Unlike the postwar freeway building orgy, cities seem to be building bicycle infrastructure in ways which express their local identities. Manhattan’s bike lanes are functional and matter of fact, its new “plazas” demarcated by moveable planters and lawn furniture. Portland, the only large city to be given “platinum” status by the League of American Wheelmen, has whole streets called “bicycle boulevards” along which children ride to school in packs (these seem much safer than London’s “Bicycle Superhighways,” which appear to be narrow blue stripes running along busy roads). Like architecture, the way bikes move through a city expresses the particularity of a place. This exhilarating race through the streets of Los Angeles is as different from genteel Vélibiation as a scorpion from a bumblebee, or a Huffy from a Colnago, that is to say different but self-similar:

The Bikeopolis I dream of is a long way from running traffic lights on Melrose, fun as that might be. It is not just a place where cyclists ride in straight lines along green stripes, grateful not to be squished. The freedom of the bicycle is about riding all over the place. Bikeopolis is quiet and clean. In Bikeopolis, surplus streets revert to nature and bikes have as many options as cars do now. There is space and light. The street is considered figure, rather than ground. Dirt trails wind through tall forests into the center of town. Packs of schoolchildren race each other down red brick streets. Races take place daily. People are quick-witted and friendly, their brains properly oxygenated. Money which would have been spent on highways and parking lots pays for opera and concerts, which people ride to in their suits and frocks. How do we get there? Maybe just go ride and see where you end up.

Bikeopolis continues here with the Berkshire Review Guide to Enjoying your Bicycle.

[1] Traffic fatalities in New York City fell 31 percent between 2001 and 2010.

About Alan Miller

Alan Miller is a graduate of the Sydney University Faculty of Architecture and the Tisch School of the Arts at New York University. A fanatical cyclist, he is a former Sydney Singlespeed Champion. He reports on cycling, film, architecture, politics, photography and various mixtures of the above.

5 Comments

  1. NeilA

    A beautiful and insightful piece of writing which could inspire our visionless politicians… if their minds were open enough to alternative thinking.
    Even I, who have been around bikes for over 40 years learned something — I never knew there were so many different kinds of cyclists. I am or have been many of them!
    Good to see you on SC and hope you make similar contributions directly there and to the people in power, Alan. (It sounds like we are “non-dark-side” neighbours, too.
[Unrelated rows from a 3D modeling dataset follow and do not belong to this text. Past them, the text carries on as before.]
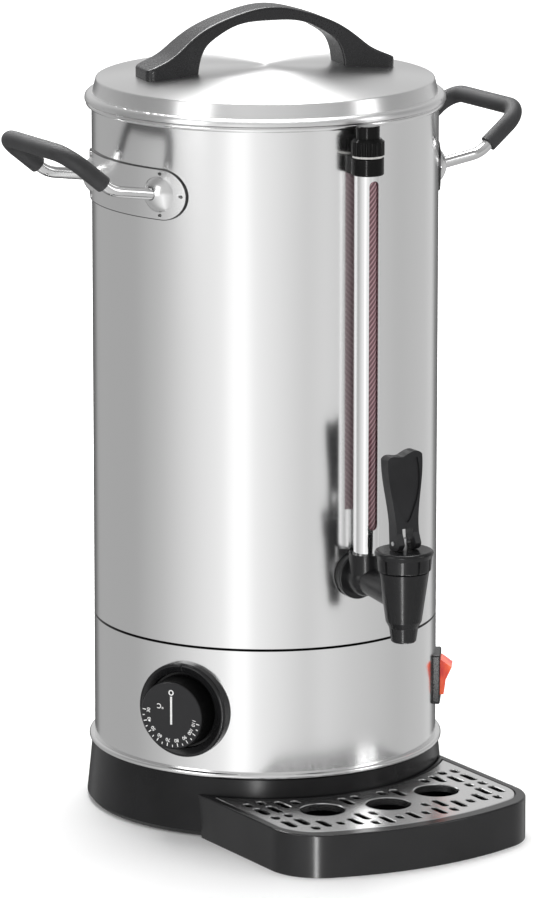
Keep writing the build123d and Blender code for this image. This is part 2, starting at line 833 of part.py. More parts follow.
gland_back = sqrt(body_radius**2 - gland_flange_radius**2) - body_radius
gland_nut_face = sqrt(body_inside**2 - (gland_nut_across / sqrt(3)) ** 2) - body_radius
with BuildPart() as cable_gland:
    with BuildSketch(gland_plane.offset(gland_back)):
        Circle(gland_flange_radius)
    extrude(amount=gland_flange_thickness - gland_back)
    with BuildSketch(Plane.XY.offset(gland_height - 2 * gland_flange_radius)):
        Circle(body_radius)
    extrude(amount=4 * gland_flange_radius, mode=Mode.SUBTRACT)
    with BuildSketch(gland_plane.offset(gland_flange_thickness)):
        Circle(gland_nose_radius)
    extrude(amount=gland_nose_length, taper=8)
    with BuildSketch(gland_plane.offset(gland_flange_thickness)):
        Circle(gland_shank_radius)
    extrude(amount=-gland_flange_thickness - sheet - gland_shank_length)
    with BuildSketch(gland_plane.offset(gland_flange_thickness + gland_nose_length)):
        Circle(gland_bore)
    extrude(
        amount=-gland_nose_length - gland_flange_thickness - sheet - gland_shank_length,
        mode=Mode.SUBTRACT,
    )
save(cable_gland, "cable_gland")

with BuildPart() as gland_nut:
    with BuildSketch(gland_plane.offset(gland_nut_face)):
        RegularPolygon(gland_nut_across / 2, 6, major_radius=False)
        Circle(gland_shank_radius, mode=Mode.SUBTRACT)
    extrude(amount=-gland_nut_height)
save(gland_nut, "gland_nut")

# ---------------------------------------------------------------- side handles
bracket_outside = body_radius + bracket_thickness
leg_side = body_radius * sin(radians(leg_spread))
leg_start = sqrt(bracket_outside**2 - leg_side**2)
leg_end = leg_start + leg_run
leg_end_level = handle_foot_level + leg_run * tan(radians(leg_slope))
grip_x = leg_end + grip_start * (crossbar_offset - leg_end)
grip_level = leg_end_level + grip_start * (crossbar_level - leg_end_level)
bracket_half_length = body_radius * sin(radians(bracket_half_angle))


def handle_route(side, points):
    """Points given as distance out, sideways and up, turned to the handle on one side."""
    return [(side * x, y, z) for x, y, z in points]


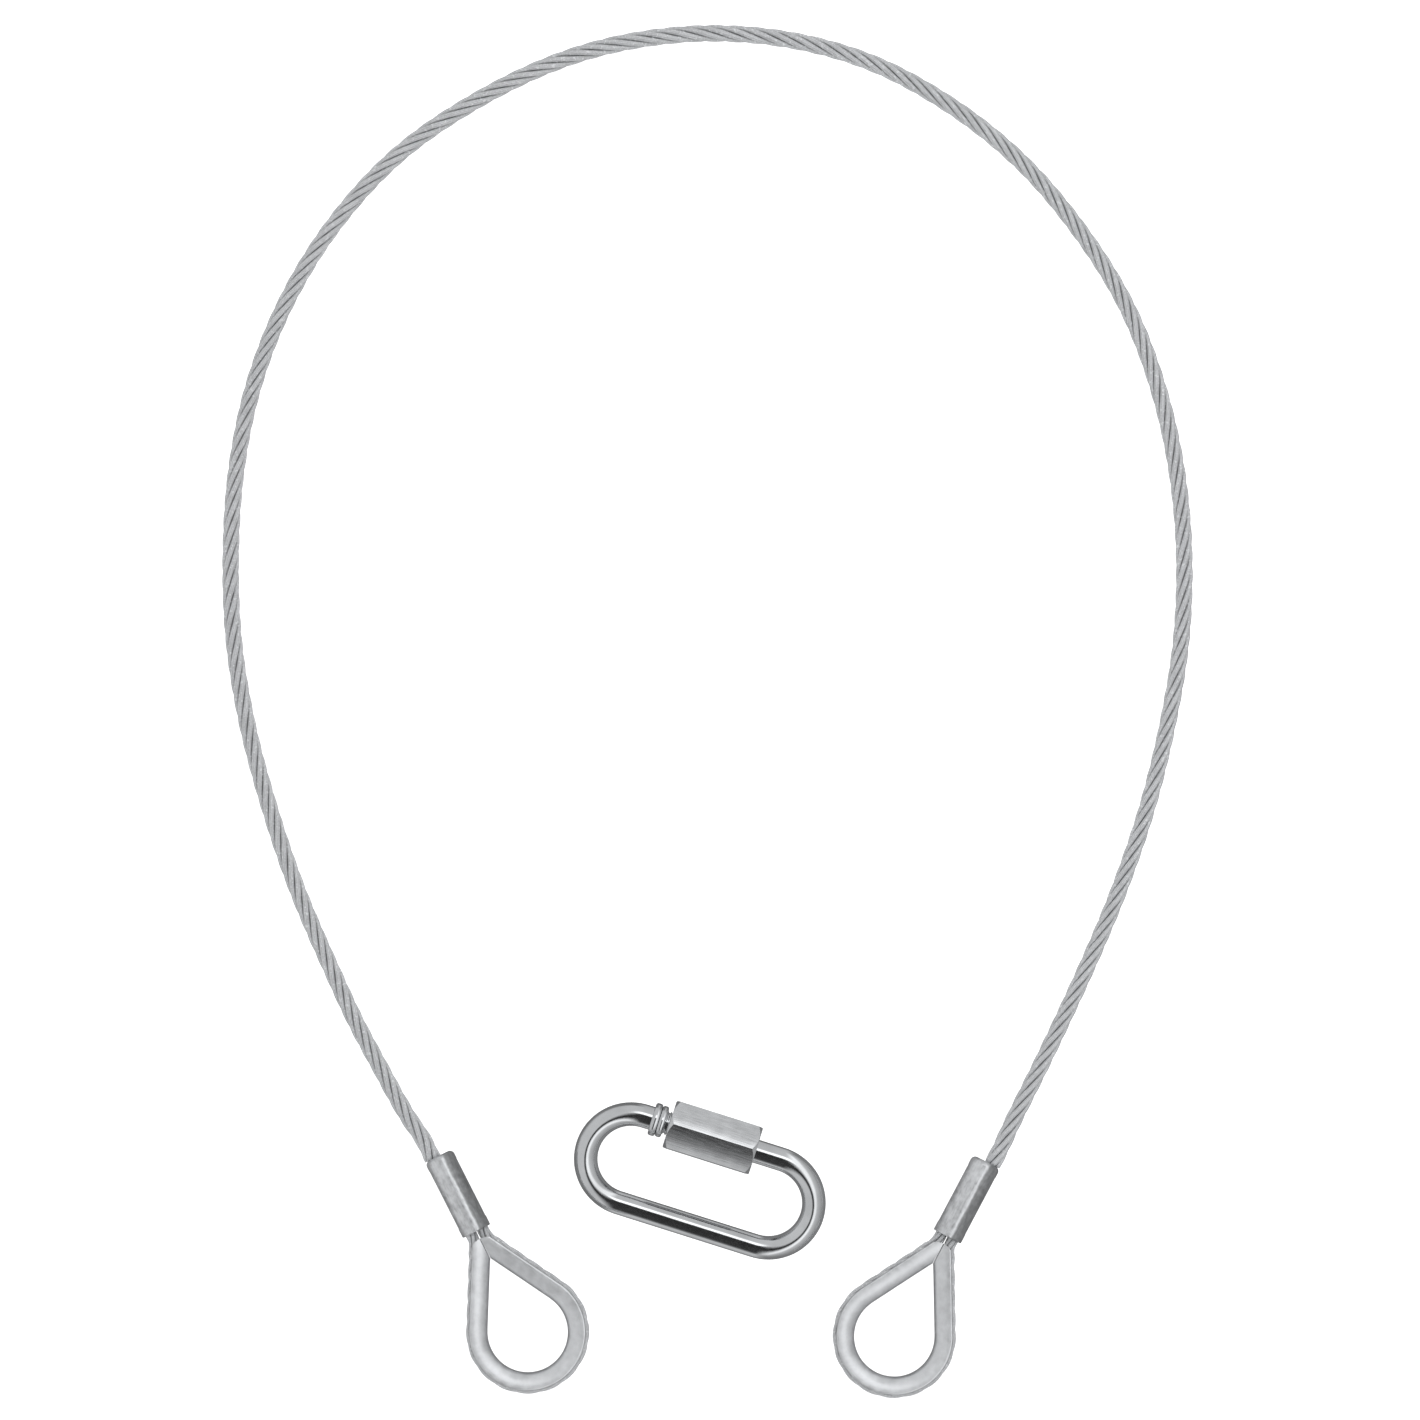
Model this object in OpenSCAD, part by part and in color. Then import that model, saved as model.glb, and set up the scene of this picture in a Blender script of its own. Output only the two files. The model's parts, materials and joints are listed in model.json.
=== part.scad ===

Should “do coffee” one day with the like-minded over this side.)
    –Neil

    1. Alan Miller (Post author)

      Neil,

      Thanks very much for you kind comment. I’m not sure what will convince politicians in the end. Perhaps a peak hour commute through North Sydney would clarify the issue!

      The next challenge will be to photographically document all the subspecies of cyclist. I know they all exist, but it would be nice to have visual proof.

      Keep riding,

      Alan

  2. James

    A wonderful article. It is refreshing to see an article on cycling in cities that doesn’t aim to start a fight between cyclists and motorists, merely to explore ways in which the two might find some common ground.

    Being from Brisbane myself, I have been encouraged by the improvements to the bikeways and bike lanes over the last few years and have noticed a significant increase in the number of cyclists both on the road and off (I only moonlight as a roadie, my true passion is for mountain biking). In addition to people riding the full distance from home to the city, I have noticed a trend to ride to public transport hubs, such as railway stations. This is, it seems, encouraged by QR through provision of bike lockers at many railway stations, popping up all over the city – maybe some of the ‘local identity’ shining through?

    Thank you for the inspirational article, we can only hope to see Bikeopolis realised in more major cities sometime soon.